Tongue coating (yellow color) was found in four participants (7.4%) in the RT-PCR-positive group and only two participants (2.4%) in the symptomatic negative group, with no statistically significant difference between the groups. In addition, tongue coating and glossitis with indentations appeared together in some patients and were observed in both groups. According to a retrospective cross-sectional study of tongue features in 1043 patients with COVID-19[22], with disease progression, the proportion of critically ill patients with yellow tongue coating increased to 62.5%. The authors agreed that fever and infection might cause it to turn yellow. Furthermore, the degree of yellow coating was positively correlated with the degree of lung infection and disease severity. In addition, tongue color change could be attributed to difficulties in complying with meticulous oral hygiene measures, as the severity of the disease increases and deteriorates[23].
Petechiae were found in the RT-PCR-positive group (n = 4; 7.4%) and the symptomatic negative group (n = 3; 3.7%). These findings are consistent with those of previous studies that reported petechiae on the palate, lower lip, and oropharyngeal mucosa during COVID-19 [24, 25]. These authors suggested that the oral lesions were associated with COVID-19. In our study, petechiae were found in the soft palate of seven patients. However, the direct effect of SARS-COV-2 on these lesions remains uncertain because other conditions may be related to these findings besides viral infection, such as adverse drug reactions [24].
The findings of oral manifestations in both groups were relatively similar, although it was not possible to detect SARS-CoV-2 using rRT-PCR in all participants. Recent studies suggest that RT-PCR for SARS-CoV-2 detection should be performed between the third and seventh days of symptom onset to reduce false negative results [26]. Although the participants in our study performed the RT-PCR test an average of 4.68 days after the onset of signs and symptoms, the range was from one to 16 days, leading to potential false negative results. Another explanation for false-negative results is the sensitivity (86%) and specificity (96%) of the PCR test used for diagnosis. Therefore, a second sample collection is recommended when the first evaluation is negative, to improve the probability of confirming the diagnosis using this molecular technique[27].

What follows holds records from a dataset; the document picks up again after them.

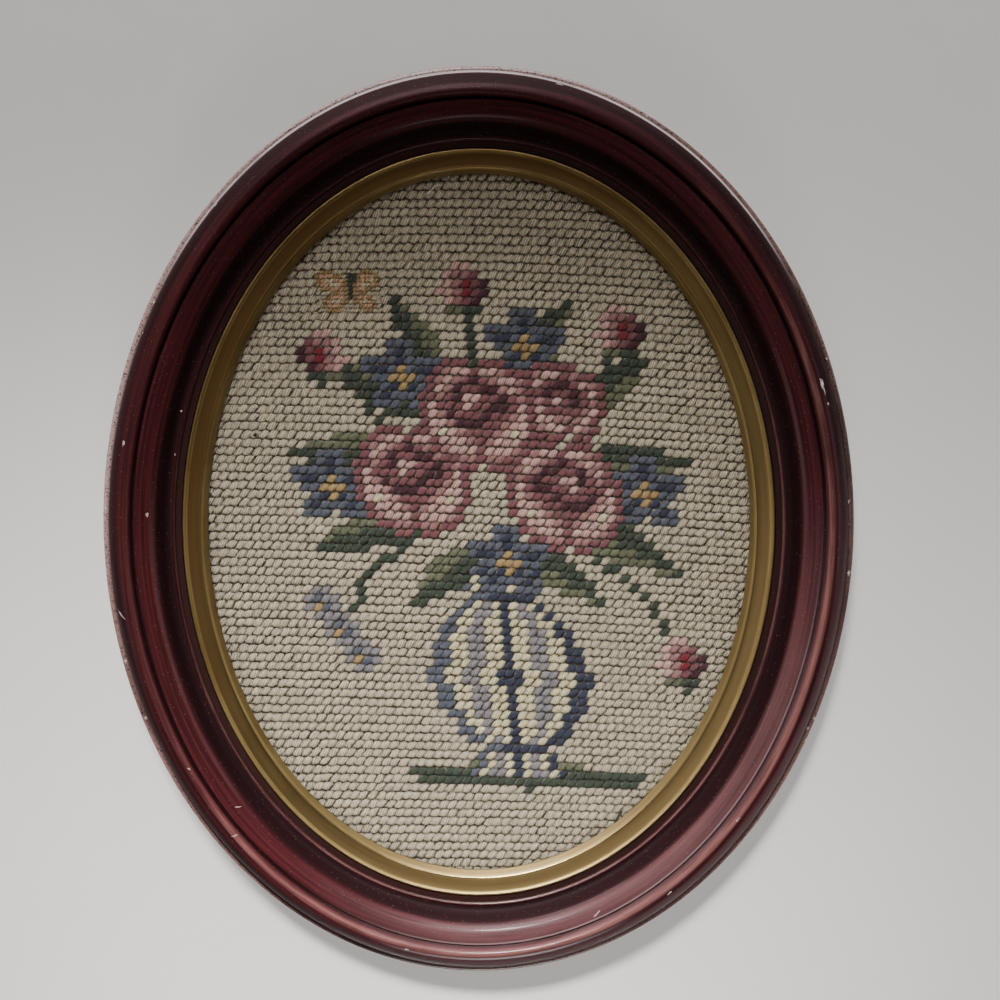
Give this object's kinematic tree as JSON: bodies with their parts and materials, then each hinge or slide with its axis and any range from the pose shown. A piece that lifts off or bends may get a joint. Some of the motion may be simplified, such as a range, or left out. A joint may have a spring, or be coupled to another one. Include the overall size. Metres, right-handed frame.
{
  "type": "needlepoint picture in an oval wooden frame",
  "caption": "Oval burgundy wood frame with a narrow gilt slip around a wool needlepoint picture of a flower vase, flat on its back and ready to stand or hang.",
  "frame": {"origin": "middle of the flat back of the frame", "axes": "+Z out of the picture's face, +Y towards the picture's top, +X to the picture's right"},
  "size_m": [0.26, 0.316, 0.0216],
  "materials": {
    "burgundy_wood": "satin burgundy stain over wood, darker in the hollows, rubbed along the raised edges",
    "gold_paint": "dull gold paint on wood, brighter along its two edges",
    "greige_wool": "matt greige tapestry wool in tent stitch",
    "plain_board": "plain brown board"
  },
  "bodies": {
    "root": {"frame_moulding": "burgundy_wood", "gilt_slip": "gold_paint", "needlepoint_canvas": "greige_wool", "backing_board": "plain_board"}
  },
  "joints": []
}
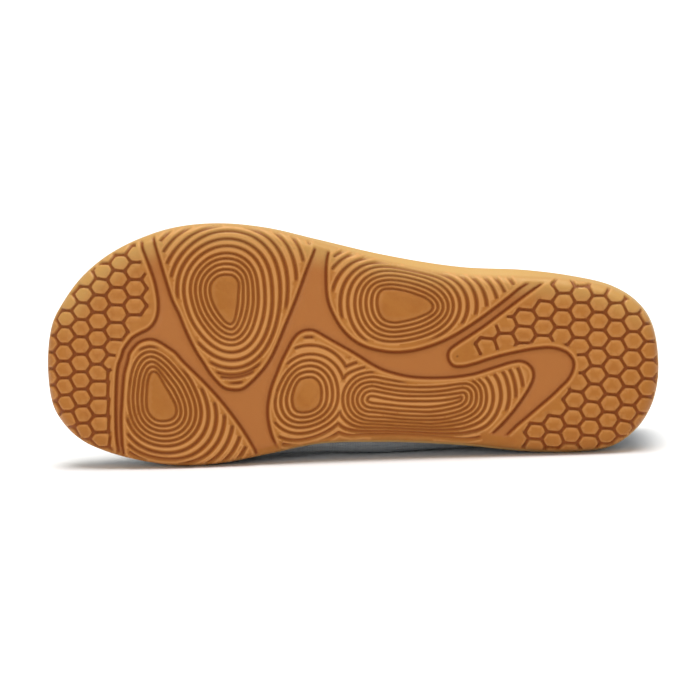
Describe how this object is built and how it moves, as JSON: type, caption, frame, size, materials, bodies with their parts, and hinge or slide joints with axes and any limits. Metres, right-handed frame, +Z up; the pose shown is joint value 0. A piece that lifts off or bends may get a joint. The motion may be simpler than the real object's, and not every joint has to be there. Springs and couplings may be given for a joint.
{
  "type": "barefoot shoe",
  "caption": "Left barefoot shoe: thin wide gum rubber cup sole with ringed tread pads, and a plain knitted slip-on upper, lying on its inner side.",
  "frame": {"origin": "middle of the bounding box's footprint, on the surface that the shoe lies on", "axes": "+X from the toe to the heel, -Y towards the viewer, where the tread faces, +Z up, to the shoe's outer side, as it lies on its inner side"},
  "size_m": [0.2798, 0.087, 0.1102],
  "materials": {
    "gum_rubber": "moulded gum rubber, satin, slightly translucent tan, darker in the grooves",
    "knit": "blue-grey knitted cloth, matt, with a ribbed padded collar",
    "foam": "dark grey foam with a cloth top"
  },
  "bodies": {
    "root": {"outsole": "gum_rubber", "upper": "knit", "insole": "foam"}
  },
  "joints": []
}
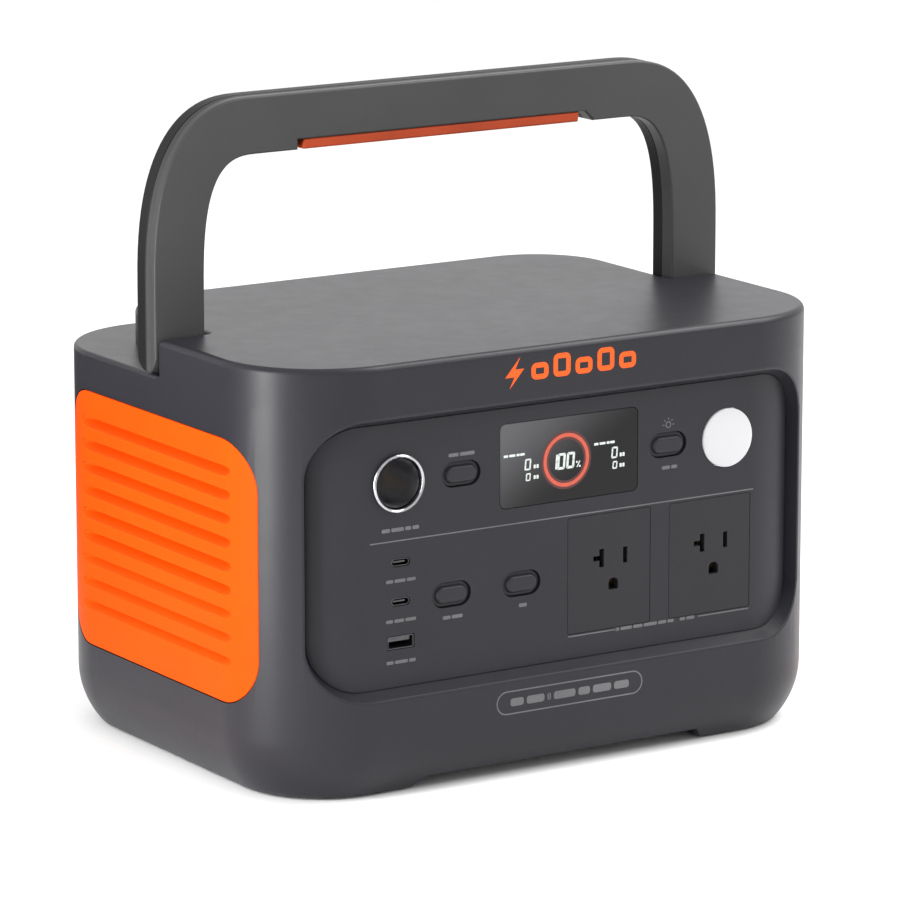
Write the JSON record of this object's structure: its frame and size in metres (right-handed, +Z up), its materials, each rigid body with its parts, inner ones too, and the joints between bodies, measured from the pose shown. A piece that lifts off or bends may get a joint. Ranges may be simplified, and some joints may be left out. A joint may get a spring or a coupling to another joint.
{
  "type": "portable power station",
  "caption": "Portable battery power station with a folding carry handle, recessed front control panel with display, sockets and work light, and louvred side vents.",
  "frame": {"origin": "centre of the footprint, on the surface the unit stands on", "axes": "+Z up, -Y out of the control panel, +X to the right of a person facing the panel"},
  "size_m": [0.302, 0.219, 0.2973],
  "materials": {
    "graphite_plastic": "fine moulded texture, satin",
    "handle_dark_plastic": "fine moulded texture, satin",
    "panel_plastic": "very fine texture, satin",
    "orange_plastic": "satin moulded orange",
    "orange_rubber": "matt soft-touch",
    "black_rubber": "matt",
    "fastener_steel": "zinc plated",
    "bushing_bronze": "sintered bronze",
    "smoked_window": "glossy smoked cover",
    "display_black": "dark display glass",
    "circuit_board": "solder-masked fibreglass",
    "chrome_trim": "polished",
    "port_steel": "bright plated",
    "black_plastic": "moulded",
    "outlet_plastic": "satin moulded",
    "contact_brass": "stamped",
    "light_diffuser": "milky diffuser",
    "cell_can": "sleeved can",
    "nickel_strip": "nickel plated",
    "heat_sink_aluminium": "extruded",
    "winding": "varnished winding on a ferrite core",
    "capacitor_can": "sleeved can",
    "fan_plastic": "moulded",
    "lead_insulation": "insulated wire"
  },
  "bodies": {
    "body": {"main_shell": "graphite_plastic", "base_plate": "graphite_plastic", "rubber_feet": "black_rubber", "base_screws": "fastener_steel", "front_panel": "panel_plastic", "rear_panel": "panel_plastic", "rear_screws": "fastener_steel", "vent_grille_left": "orange_plastic", "vent_grille_right": "orange_plastic", "hinge_pins": "fastener_steel", "hinge_washers": "fastener_steel", "hinge_brackets": "fastener_steel", "hinge_clips": "fastener_steel", "display_window": "smoked_window", "display_module": "display_black", "display_board": "circuit_board", "car_socket_ring": "chrome_trim", "car_socket_barrel": "port_steel", "car_socket_base": "black_plastic", "car_socket_contact": "contact_brass", "button_switches": "black_plastic", "light_lens": "light_diffuser", "light_reflector": "chrome_trim", "light_board": "circuit_board", "usb_c_port_upper": "port_steel", "usb_c_port_lower": "port_steel", "usb_a_port": "port_steel", "usb_board": "circuit_board", "outlet_left": "outlet_plastic", "outlet_right": "outlet_plastic", "outlet_contacts_left": "contact_brass", "outlet_contacts_right": "contact_brass", "ac_inlet": "black_plastic", "ac_inlet_pins": "port_steel", "dc_input_socket": "black_plastic", "battery_cells": "cell_can", "cell_holder_front": "black_plastic", "cell_holder_rear": "black_plastic", "bus_bars": "nickel_strip", "electronics_deck": "black_plastic", "bms_board": "circuit_board", "inverter_board": "circuit_board", "heat_sinks": "heat_sink_aluminium", "transformer": "winding", "capacitors": "capacitor_can", "fan_frame_left": "fan_plastic", "fan_frame_right": "fan_plastic", "power_leads": "lead_insulation"},
    "handle": {"handle_front_shell": "graphite_plastic", "handle_rear_shell": "handle_dark_plastic", "handle_grip": "orange_rubber", "handle_screws": "fastener_steel", "hinge_bushings": "bushing_bronze"},
    "power_button": {"power_button": "panel_plastic"},
    "light_button": {"light_button": "panel_plastic"},
    "dc_usb_button": {"dc_usb_button": "panel_plastic"},
    "ac_button": {"ac_button": "panel_plastic"},
    "fan_rotor_left": {"fan_rotor_left": "fan_plastic"},
    "fan_rotor_right": {"fan_rotor_right": "fan_plastic"}
  },
  "joints": [
    {"name": "handle_fold", "type": "hinge", "parent": "body", "child": "handle", "pos_m": [0, 0.0035, 0.186], "axis": [-1, 0, 0], "range_deg": [0, 90]},
    {"name": "power_press", "type": "slide", "parent": "body", "child": "power_button", "axis": [0, 1, 0], "range_m": [0, 0.0008], "stiffness_N_per_m": 900},
    {"name": "light_press", "type": "slide", "parent": "body", "child": "light_button", "axis": [0, 1, 0], "range_m": [0, 0.0008], "stiffness_N_per_m": 900},
    {"name": "dc_usb_press", "type": "slide", "parent": "body", "child": "dc_usb_button", "axis": [0, 1, 0], "range_m": [0, 0.0008], "stiffness_N_per_m": 900},
    {"name": "ac_press", "type": "slide", "parent": "body", "child": "ac_button", "axis": [0, 1, 0], "range_m": [0, 0.0008], "stiffness_N_per_m": 900},
    {"name": "fan_spin_left", "type": "hinge", "parent": "body", "child": "fan_rotor_left", "pos_m": [-0.132, 0.02, 0.13], "axis": [-1, 0, 0], "continuous": true},
    {"name": "fan_spin_right", "type": "hinge", "parent": "body", "child": "fan_rotor_right", "pos_m": [0.132, 0.02, 0.13], "axis": [1, 0, 0], "continuous": true}
  ]
}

Our study has limitations that cannot be generalized to all COVID-19 patients. First, we evaluated only patients with mild-to-moderate disease and not hospitalized patients with more severe forms of COVID-19. Second, we did not analyze the use of medications to treat pre-existing diseases, which may have influenced tongue findings and xerostomia. Third, as previously discussed here, a second sample was not systematically collected from all symptomatic patients with negative RT-PCR results.
COVID-19 has a high infectivity rate, mainly because of its spread through respiratory droplets. In addition to studying the role of saliva in the transmission of the virus and as an alternative fluid for diagnosis, one must carefully ensure the identification of saliva quality and presence of xerostomia. A thorough oral clinical examination can indicate the presence of oral manifestations related to COVID-19, and thus establish immediate measures to reduce the transmission and pathogenicity of SARS-CoV-2.
In conclusion, a high prevalence of oral manifestations was observed in symptomatic patients with suspected or confirmedCOVID-19, highlighting the importance of routine oral examinations by dentists as part of the multidisciplinary care of COVID-19 patients.